**SHORT TASK:** Repeat the listing in full. Nothing may be added or left out.

:::::

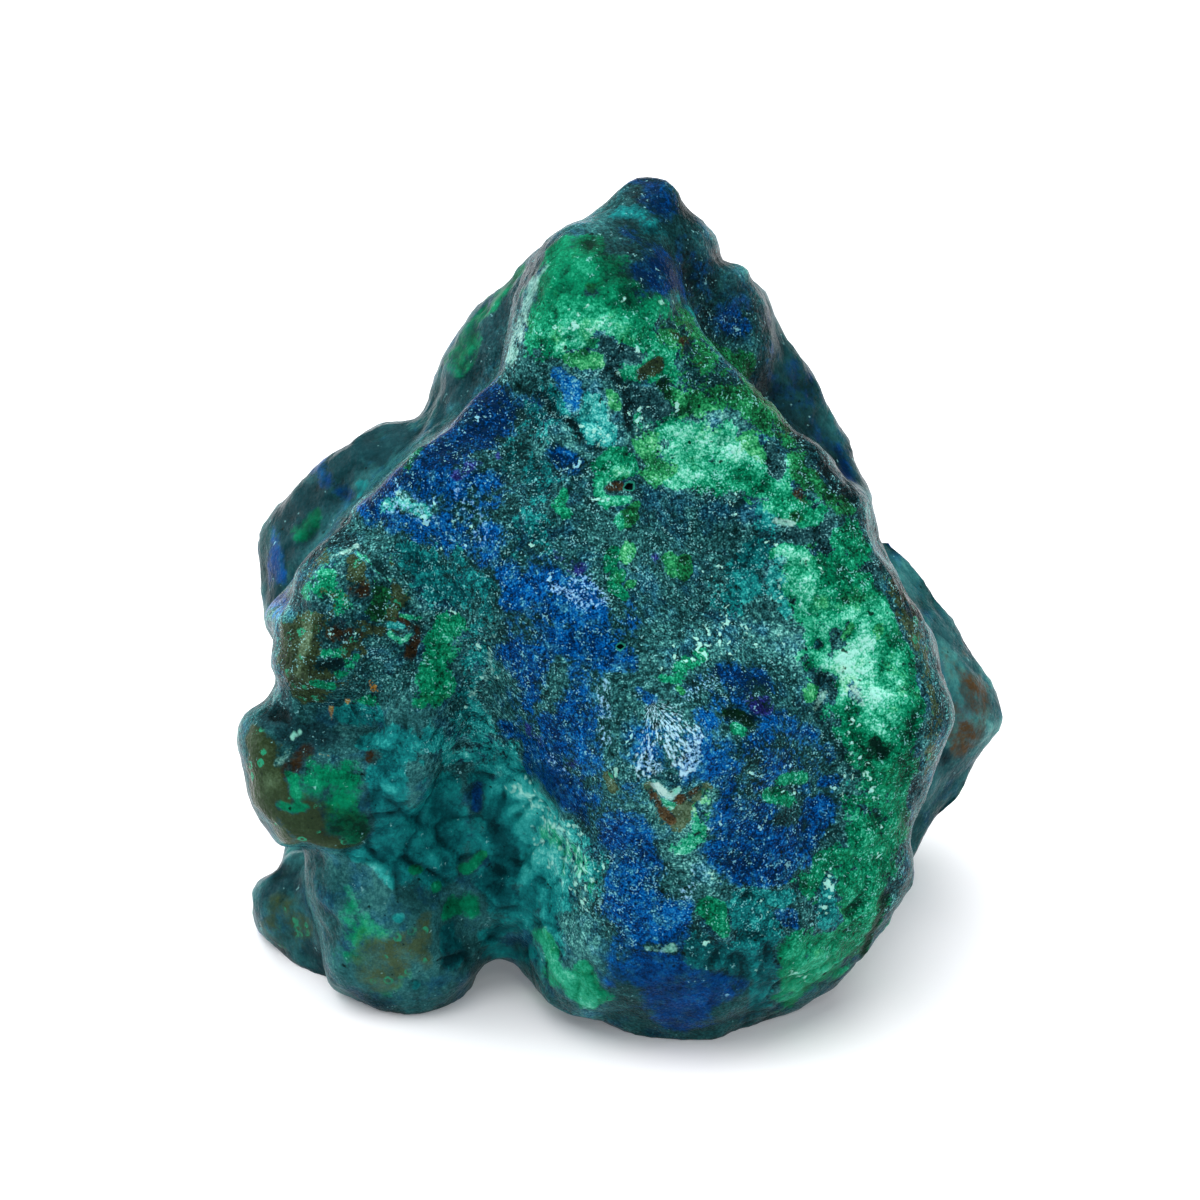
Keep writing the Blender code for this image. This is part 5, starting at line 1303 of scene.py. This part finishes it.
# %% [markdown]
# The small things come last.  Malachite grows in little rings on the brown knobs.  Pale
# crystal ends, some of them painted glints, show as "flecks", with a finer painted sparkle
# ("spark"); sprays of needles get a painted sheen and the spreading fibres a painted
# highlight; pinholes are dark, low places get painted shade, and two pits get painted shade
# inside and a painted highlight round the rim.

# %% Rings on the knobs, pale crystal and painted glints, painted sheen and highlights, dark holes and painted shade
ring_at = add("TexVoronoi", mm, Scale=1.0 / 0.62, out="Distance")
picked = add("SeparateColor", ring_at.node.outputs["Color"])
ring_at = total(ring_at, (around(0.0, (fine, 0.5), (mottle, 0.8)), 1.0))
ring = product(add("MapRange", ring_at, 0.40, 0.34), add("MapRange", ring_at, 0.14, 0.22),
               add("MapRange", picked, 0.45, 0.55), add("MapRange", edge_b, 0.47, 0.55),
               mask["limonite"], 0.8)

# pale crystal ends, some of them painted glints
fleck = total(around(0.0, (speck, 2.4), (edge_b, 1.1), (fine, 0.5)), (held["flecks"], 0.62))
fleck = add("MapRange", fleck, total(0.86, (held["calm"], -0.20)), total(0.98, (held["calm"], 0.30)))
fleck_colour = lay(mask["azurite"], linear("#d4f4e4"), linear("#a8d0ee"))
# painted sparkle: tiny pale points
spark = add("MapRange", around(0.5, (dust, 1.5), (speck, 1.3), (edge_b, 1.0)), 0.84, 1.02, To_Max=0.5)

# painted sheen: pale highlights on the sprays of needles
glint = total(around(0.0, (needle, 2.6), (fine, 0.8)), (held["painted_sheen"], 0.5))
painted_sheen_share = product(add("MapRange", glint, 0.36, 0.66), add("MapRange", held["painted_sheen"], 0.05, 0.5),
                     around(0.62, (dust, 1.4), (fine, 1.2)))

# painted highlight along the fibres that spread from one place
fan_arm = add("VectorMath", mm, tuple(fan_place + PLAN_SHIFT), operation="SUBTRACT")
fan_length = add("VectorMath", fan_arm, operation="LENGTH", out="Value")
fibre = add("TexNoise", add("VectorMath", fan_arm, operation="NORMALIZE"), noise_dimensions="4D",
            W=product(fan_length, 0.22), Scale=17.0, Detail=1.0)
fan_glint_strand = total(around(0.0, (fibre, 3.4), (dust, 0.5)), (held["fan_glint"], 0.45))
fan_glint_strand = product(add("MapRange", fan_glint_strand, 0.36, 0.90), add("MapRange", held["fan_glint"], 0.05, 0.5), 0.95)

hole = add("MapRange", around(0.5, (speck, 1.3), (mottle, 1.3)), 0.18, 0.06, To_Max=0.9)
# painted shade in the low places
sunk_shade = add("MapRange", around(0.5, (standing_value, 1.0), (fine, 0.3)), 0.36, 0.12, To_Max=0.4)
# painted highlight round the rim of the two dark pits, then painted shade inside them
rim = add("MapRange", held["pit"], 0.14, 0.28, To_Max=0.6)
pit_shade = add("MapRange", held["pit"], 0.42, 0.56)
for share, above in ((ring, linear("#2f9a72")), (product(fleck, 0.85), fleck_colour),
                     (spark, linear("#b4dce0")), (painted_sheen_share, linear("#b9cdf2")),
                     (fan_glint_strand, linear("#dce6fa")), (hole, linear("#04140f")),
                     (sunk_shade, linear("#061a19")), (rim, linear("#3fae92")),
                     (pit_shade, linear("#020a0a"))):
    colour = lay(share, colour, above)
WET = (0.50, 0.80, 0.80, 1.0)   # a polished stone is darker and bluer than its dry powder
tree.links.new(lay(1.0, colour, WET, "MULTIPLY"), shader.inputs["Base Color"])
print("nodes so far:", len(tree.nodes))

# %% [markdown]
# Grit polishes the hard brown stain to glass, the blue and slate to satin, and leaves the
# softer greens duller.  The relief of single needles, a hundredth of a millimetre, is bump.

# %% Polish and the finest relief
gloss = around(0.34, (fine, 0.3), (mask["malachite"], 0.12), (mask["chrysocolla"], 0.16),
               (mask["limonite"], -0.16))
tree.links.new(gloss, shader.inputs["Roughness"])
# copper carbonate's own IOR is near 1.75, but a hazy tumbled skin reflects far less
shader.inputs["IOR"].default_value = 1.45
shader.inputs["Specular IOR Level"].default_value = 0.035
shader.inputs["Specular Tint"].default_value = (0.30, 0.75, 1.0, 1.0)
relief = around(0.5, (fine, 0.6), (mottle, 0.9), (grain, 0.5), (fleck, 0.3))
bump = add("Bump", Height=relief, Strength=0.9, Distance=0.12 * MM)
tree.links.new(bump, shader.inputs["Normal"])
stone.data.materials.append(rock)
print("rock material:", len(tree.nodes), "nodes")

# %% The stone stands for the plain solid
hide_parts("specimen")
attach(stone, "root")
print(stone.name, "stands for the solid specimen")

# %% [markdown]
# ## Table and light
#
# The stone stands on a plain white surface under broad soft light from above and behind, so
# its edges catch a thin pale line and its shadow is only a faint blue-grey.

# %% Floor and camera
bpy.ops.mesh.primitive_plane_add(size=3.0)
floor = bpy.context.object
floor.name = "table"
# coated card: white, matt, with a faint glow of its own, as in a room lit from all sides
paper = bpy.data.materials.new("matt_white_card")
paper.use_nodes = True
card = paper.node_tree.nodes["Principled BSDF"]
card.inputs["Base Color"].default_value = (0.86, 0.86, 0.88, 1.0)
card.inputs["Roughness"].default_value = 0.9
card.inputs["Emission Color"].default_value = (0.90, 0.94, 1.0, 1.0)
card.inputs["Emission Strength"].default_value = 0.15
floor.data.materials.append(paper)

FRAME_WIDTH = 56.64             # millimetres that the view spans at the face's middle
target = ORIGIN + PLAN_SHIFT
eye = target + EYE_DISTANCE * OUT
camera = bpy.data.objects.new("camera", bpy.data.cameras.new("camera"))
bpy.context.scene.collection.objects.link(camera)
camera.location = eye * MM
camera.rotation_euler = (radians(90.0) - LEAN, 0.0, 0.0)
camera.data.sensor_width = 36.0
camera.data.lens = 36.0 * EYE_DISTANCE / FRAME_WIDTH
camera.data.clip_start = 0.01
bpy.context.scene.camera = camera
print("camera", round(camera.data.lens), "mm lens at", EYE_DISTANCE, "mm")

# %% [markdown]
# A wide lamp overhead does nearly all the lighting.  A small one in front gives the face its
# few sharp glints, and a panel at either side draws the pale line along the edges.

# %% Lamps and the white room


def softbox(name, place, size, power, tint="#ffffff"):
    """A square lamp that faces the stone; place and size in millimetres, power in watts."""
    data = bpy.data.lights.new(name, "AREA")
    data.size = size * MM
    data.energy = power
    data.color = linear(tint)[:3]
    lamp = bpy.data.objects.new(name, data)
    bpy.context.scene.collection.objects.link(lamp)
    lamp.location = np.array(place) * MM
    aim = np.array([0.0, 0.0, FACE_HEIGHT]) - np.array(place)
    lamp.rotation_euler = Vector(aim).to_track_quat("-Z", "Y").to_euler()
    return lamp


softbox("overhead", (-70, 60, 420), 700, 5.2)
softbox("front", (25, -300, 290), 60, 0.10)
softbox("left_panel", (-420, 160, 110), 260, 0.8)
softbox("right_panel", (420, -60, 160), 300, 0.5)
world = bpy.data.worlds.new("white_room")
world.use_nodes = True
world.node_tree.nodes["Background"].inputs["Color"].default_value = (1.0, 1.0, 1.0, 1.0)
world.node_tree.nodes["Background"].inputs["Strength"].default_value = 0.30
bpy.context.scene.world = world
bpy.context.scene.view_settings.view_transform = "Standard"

:::::

**SOLUTION:**
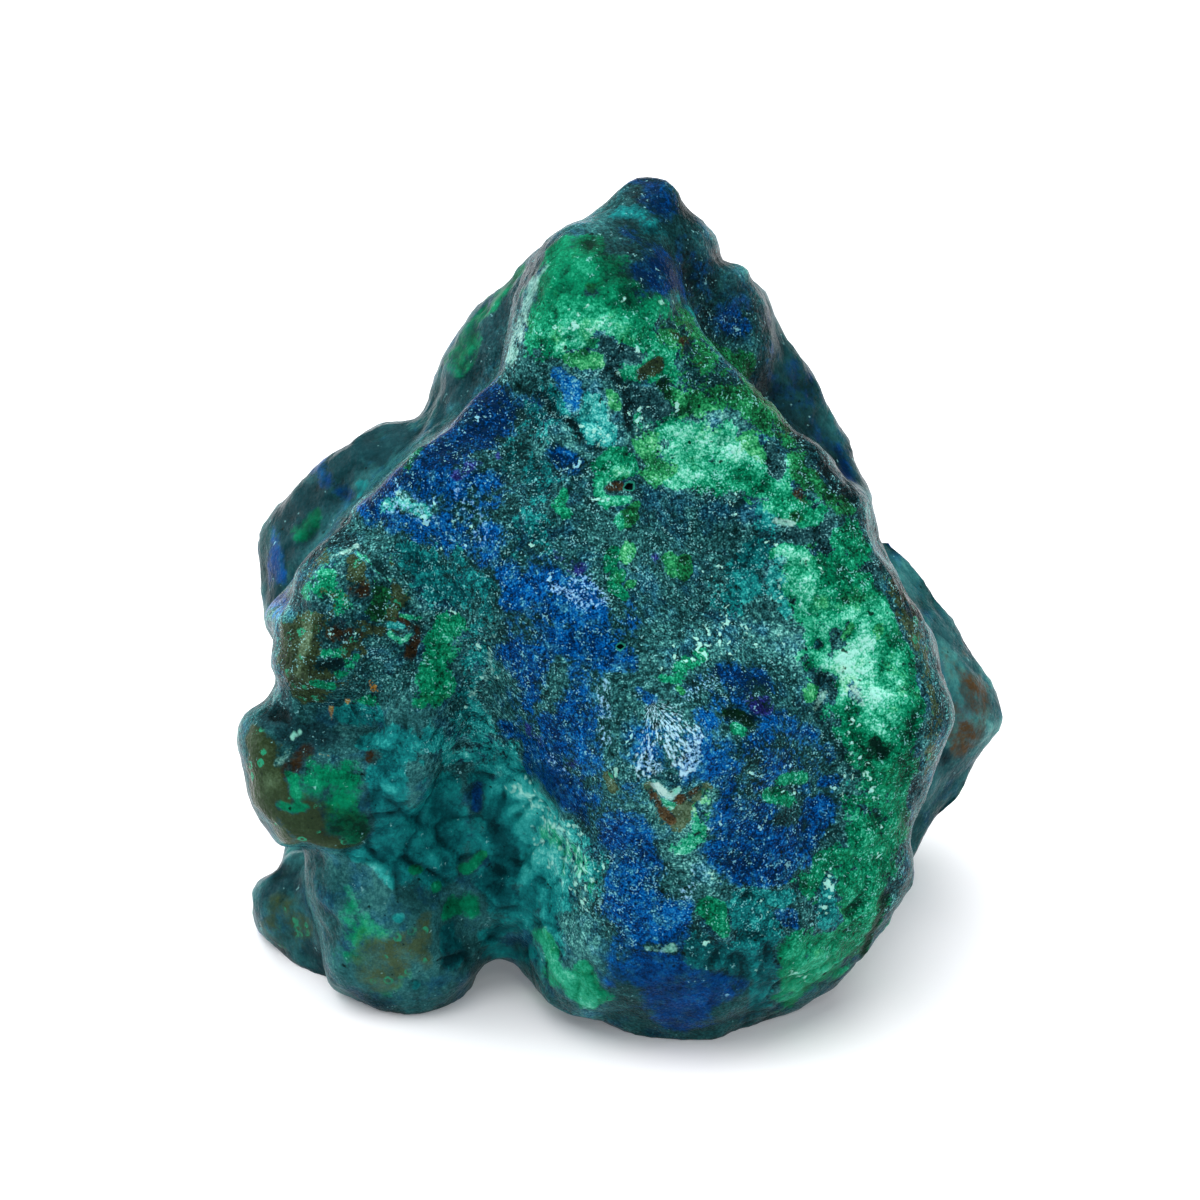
Keep writing the Blender code for this image. This is part 5, starting at line 1303 of scene.py. This part finishes it.
# %% [markdown]
# The small things come last.  Malachite grows in little rings on the brown knobs.  Pale
# crystal ends, some of them painted glints, show as "flecks", with a finer painted sparkle
# ("spark"); sprays of needles get a painted sheen and the spreading fibres a painted
# highlight; pinholes are dark, low places get painted shade, and two pits get painted shade
# inside and a painted highlight round the rim.

# %% Rings on the knobs, pale crystal and painted glints, painted sheen and highlights, dark holes and painted shade
ring_at = add("TexVoronoi", mm, Scale=1.0 / 0.62, out="Distance")
picked = add("SeparateColor", ring_at.node.outputs["Color"])
ring_at = total(ring_at, (around(0.0, (fine, 0.5), (mottle, 0.8)), 1.0))
ring = product(add("MapRange", ring_at, 0.40, 0.34), add("MapRange", ring_at, 0.14, 0.22),
               add("MapRange", picked, 0.45, 0.55), add("MapRange", edge_b, 0.47, 0.55),
               mask["limonite"], 0.8)

# pale crystal ends, some of them painted glints
fleck = total(around(0.0, (speck, 2.4), (edge_b, 1.1), (fine, 0.5)), (held["flecks"], 0.62))
fleck = add("MapRange", fleck, total(0.86, (held["calm"], -0.20)), total(0.98, (held["calm"], 0.30)))
fleck_colour = lay(mask["azurite"], linear("#d4f4e4"), linear("#a8d0ee"))
# painted sparkle: tiny pale points
spark = add("MapRange", around(0.5, (dust, 1.5), (speck, 1.3), (edge_b, 1.0)), 0.84, 1.02, To_Max=0.5)

# painted sheen: pale highlights on the sprays of needles
glint = total(around(0.0, (needle, 2.6), (fine, 0.8)), (held["painted_sheen"], 0.5))
painted_sheen_share = product(add("MapRange", glint, 0.36, 0.66), add("MapRange", held["painted_sheen"], 0.05, 0.5),
                     around(0.62, (dust, 1.4), (fine, 1.2)))

# painted highlight along the fibres that spread from one place
fan_arm = add("VectorMath", mm, tuple(fan_place + PLAN_SHIFT), operation="SUBTRACT")
fan_length = add("VectorMath", fan_arm, operation="LENGTH", out="Value")
fibre = add("TexNoise", add("VectorMath", fan_arm, operation="NORMALIZE"), noise_dimensions="4D",
            W=product(fan_length, 0.22), Scale=17.0, Detail=1.0)
fan_glint_strand = total(around(0.0, (fibre, 3.4), (dust, 0.5)), (held["fan_glint"], 0.45))
fan_glint_strand = product(add("MapRange", fan_glint_strand, 0.36, 0.90), add("MapRange", held["fan_glint"], 0.05, 0.5), 0.95)

hole = add("MapRange", around(0.5, (speck, 1.3), (mottle, 1.3)), 0.18, 0.06, To_Max=0.9)
# painted shade in the low places
sunk_shade = add("MapRange", around(0.5, (standing_value, 1.0), (fine, 0.3)), 0.36, 0.12, To_Max=0.4)
# painted highlight round the rim of the two dark pits, then painted shade inside them
rim = add("MapRange", held["pit"], 0.14, 0.28, To_Max=0.6)
pit_shade = add("MapRange", held["pit"], 0.42, 0.56)
for share, above in ((ring, linear("#2f9a72")), (product(fleck, 0.85), fleck_colour),
                     (spark, linear("#b4dce0")), (painted_sheen_share, linear("#b9cdf2")),
                     (fan_glint_strand, linear("#dce6fa")), (hole, linear("#04140f")),
                     (sunk_shade, linear("#061a19")), (rim, linear("#3fae92")),
                     (pit_shade, linear("#020a0a"))):
    colour = lay(share, colour, above)
WET = (0.50, 0.80, 0.80, 1.0)   # a polished stone is darker and bluer than its dry powder
tree.links.new(lay(1.0, colour, WET, "MULTIPLY"), shader.inputs["Base Color"])
print("nodes so far:", len(tree.nodes))

# %% [markdown]
# Grit polishes the hard brown stain to glass, the blue and slate to satin, and leaves the
# softer greens duller.  The relief of single needles, a hundredth of a millimetre, is bump.

# %% Polish and the finest relief
gloss = around(0.34, (fine, 0.3), (mask["malachite"], 0.12), (mask["chrysocolla"], 0.16),
               (mask["limonite"], -0.16))
tree.links.new(gloss, shader.inputs["Roughness"])
# copper carbonate's own IOR is near 1.75, but a hazy tumbled skin reflects far less
shader.inputs["IOR"].default_value = 1.45
shader.inputs["Specular IOR Level"].default_value = 0.035
shader.inputs["Specular Tint"].default_value = (0.30, 0.75, 1.0, 1.0)
relief = around(0.5, (fine, 0.6), (mottle, 0.9), (grain, 0.5), (fleck, 0.3))
bump = add("Bump", Height=relief, Strength=0.9, Distance=0.12 * MM)
tree.links.new(bump, shader.inputs["Normal"])
stone.data.materials.append(rock)
print("rock material:", len(tree.nodes), "nodes")

# %% The stone stands for the plain solid
hide_parts("specimen")
attach(stone, "root")
print(stone.name, "stands for the solid specimen")

# %% [markdown]
# ## Table and light
#
# The stone stands on a plain white surface under broad soft light from above and behind, so
# its edges catch a thin pale line and its shadow is only a faint blue-grey.

# %% Floor and camera
bpy.ops.mesh.primitive_plane_add(size=3.0)
floor = bpy.context.object
floor.name = "table"
# coated card: white, matt, with a faint glow of its own, as in a room lit from all sides
paper = bpy.data.materials.new("matt_white_card")
paper.use_nodes = True
card = paper.node_tree.nodes["Principled BSDF"]
card.inputs["Base Color"].default_value = (0.86, 0.86, 0.88, 1.0)
card.inputs["Roughness"].default_value = 0.9
card.inputs["Emission Color"].default_value = (0.90, 0.94, 1.0, 1.0)
card.inputs["Emission Strength"].default_value = 0.15
floor.data.materials.append(paper)

FRAME_WIDTH = 56.64             # millimetres that the view spans at the face's middle
target = ORIGIN + PLAN_SHIFT
eye = target + EYE_DISTANCE * OUT
camera = bpy.data.objects.new("camera", bpy.data.cameras.new("camera"))
bpy.context.scene.collection.objects.link(camera)
camera.location = eye * MM
camera.rotation_euler = (radians(90.0) - LEAN, 0.0, 0.0)
camera.data.sensor_width = 36.0
camera.data.lens = 36.0 * EYE_DISTANCE / FRAME_WIDTH
camera.data.clip_start = 0.01
bpy.context.scene.camera = camera
print("camera", round(camera.data.lens), "mm lens at", EYE_DISTANCE, "mm")

# %% [markdown]
# A wide lamp overhead does nearly all the lighting.  A small one in front gives the face its
# few sharp glints, and a panel at either side draws the pale line along the edges.

# %% Lamps and the white room


def softbox(name, place, size, power, tint="#ffffff"):
    """A square lamp that faces the stone; place and size in millimetres, power in watts."""
    data = bpy.data.lights.new(name, "AREA")
    data.size = size * MM
    data.energy = power
    data.color = linear(tint)[:3]
    lamp = bpy.data.objects.new(name, data)
    bpy.context.scene.collection.objects.link(lamp)
    lamp.location = np.array(place) * MM
    aim = np.array([0.0, 0.0, FACE_HEIGHT]) - np.array(place)
    lamp.rotation_euler = Vector(aim).to_track_quat("-Z", "Y").to_euler()
    return lamp


softbox("overhead", (-70, 60, 420), 700, 5.2)
softbox("front", (25, -300, 290), 60, 0.10)
softbox("left_panel", (-420, 160, 110), 260, 0.8)
softbox("right_panel", (420, -60, 160), 300, 0.5)
world = bpy.data.worlds.new("white_room")
world.use_nodes = True
world.node_tree.nodes["Background"].inputs["Color"].default_value = (1.0, 1.0, 1.0, 1.0)
world.node_tree.nodes["Background"].inputs["Strength"].default_value = 0.30
bpy.context.scene.world = world
bpy.context.scene.view_settings.view_transform = "Standard"